**Objective:** Can all of these lines be returned exactly?

**Data block:**
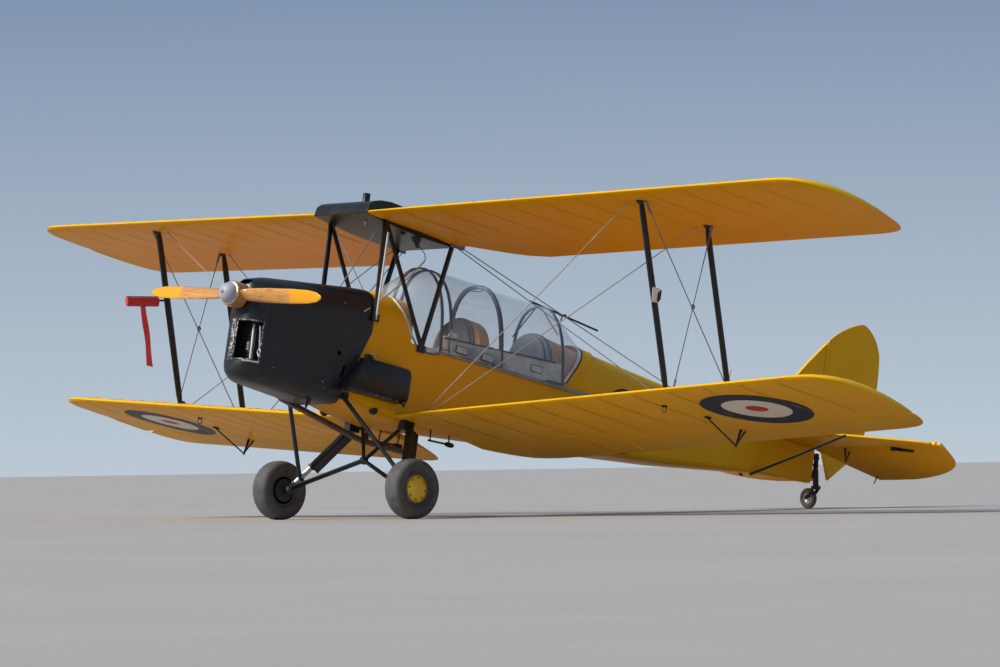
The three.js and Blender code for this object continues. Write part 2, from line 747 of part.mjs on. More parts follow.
// Windscreen from the front decking to its own hoop
function windscreen(keepOut) {
  const { front, rear, frontLean, rearLean, frontHalf, frontTop } = WINDSCREEN;
  const foot = CANOPY.sill - 65;
  const hoop = (x, wider) => ({ x, half: CANOPY.half - 8 + wider, top: CANOPY.top - 2 + wider, foot, lean: rearLean });
  const screen = archShell(
    [{ x: front, half: frontHalf, top: frontTop, shoulder: 40, foot, lean: frontLean }, hoop(rear, 0)],
    GLASS,
  );
  const frame = archShell([hoop(rear + SEAT_GAP, 3), hoop(rear + HOOP_WIDE, 3)], HOOP);
  return { glass: largest(cut(screen, ...keepOut)), frame: largest(cut(frame, ...keepOut)) };
}

function sillRail(keepOut) {
  const { front, rear, inner, outer, low, high, brackets } = RAIL;
  const rail = box(front, rear, inner, outer, low, high);
  const arms = brackets.map((x) => box(x, x + 30, 200, inner + 2, low, high - 6));
  return largest(cut(join(rail, ...arms), ...keepOut));
}

// Rod that steadies the rear hood as it slides, standing on its rear hoop
function guideRod() {
  const line = rod(v3(3080, 0, 619), v3(3845, 0, 548), 12, 10);
  const foot = box(3166, 3182, -6, 6, CANOPY.top - REAR_HOOD.inset - 6, 610);
  return join(line, foot);
}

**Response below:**
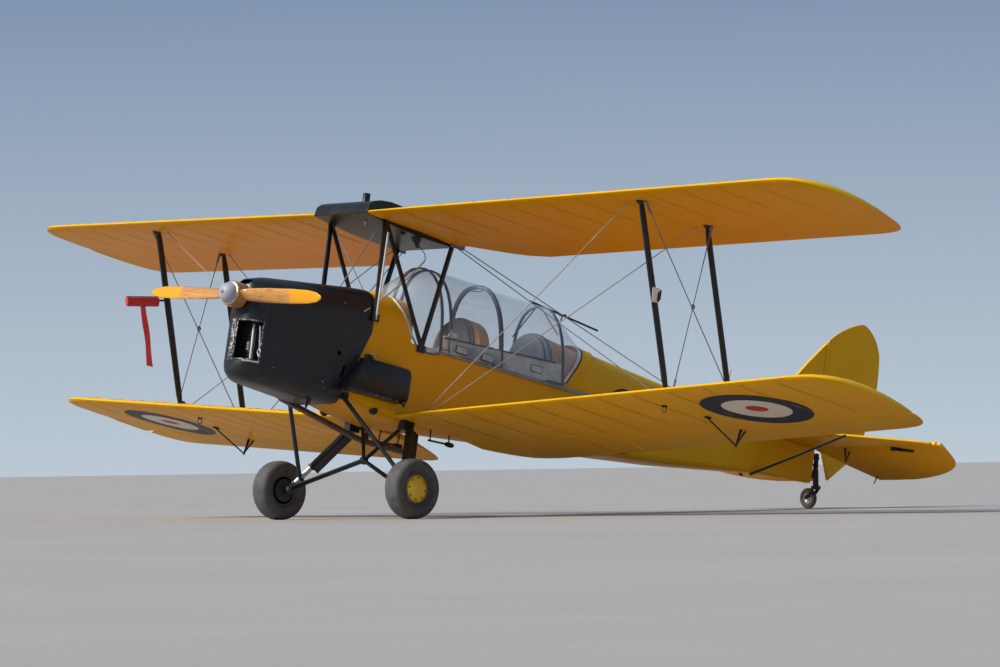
The three.js and Blender code for this object continues. Write part 2, from line 747 of part.mjs on. More parts follow.
// Windscreen from the front decking to its own hoop
function windscreen(keepOut) {
  const { front, rear, frontLean, rearLean, frontHalf, frontTop } = WINDSCREEN;
  const foot = CANOPY.sill - 65;
  const hoop = (x, wider) => ({ x, half: CANOPY.half - 8 + wider, top: CANOPY.top - 2 + wider, foot, lean: rearLean });
  const screen = archShell(
    [{ x: front, half: frontHalf, top: frontTop, shoulder: 40, foot, lean: frontLean }, hoop(rear, 0)],
    GLASS,
  );
  const frame = archShell([hoop(rear + SEAT_GAP, 3), hoop(rear + HOOP_WIDE, 3)], HOOP);
  return { glass: largest(cut(screen, ...keepOut)), frame: largest(cut(frame, ...keepOut)) };
}

function sillRail(keepOut) {
  const { front, rear, inner, outer, low, high, brackets } = RAIL;
  const rail = box(front, rear, inner, outer, low, high);
  const arms = brackets.map((x) => box(x, x + 30, 200, inner + 2, low, high - 6));
  return largest(cut(join(rail, ...arms), ...keepOut));
}

// Rod that steadies the rear hood as it slides, standing on its rear hoop
function guideRod() {
  const line = rod(v3(3080, 0, 619), v3(3845, 0, 548), 12, 10);
  const foot = box(3166, 3182, -6, 6, CANOPY.top - REAR_HOOD.inset - 6, 610);
  return join(line, foot);
}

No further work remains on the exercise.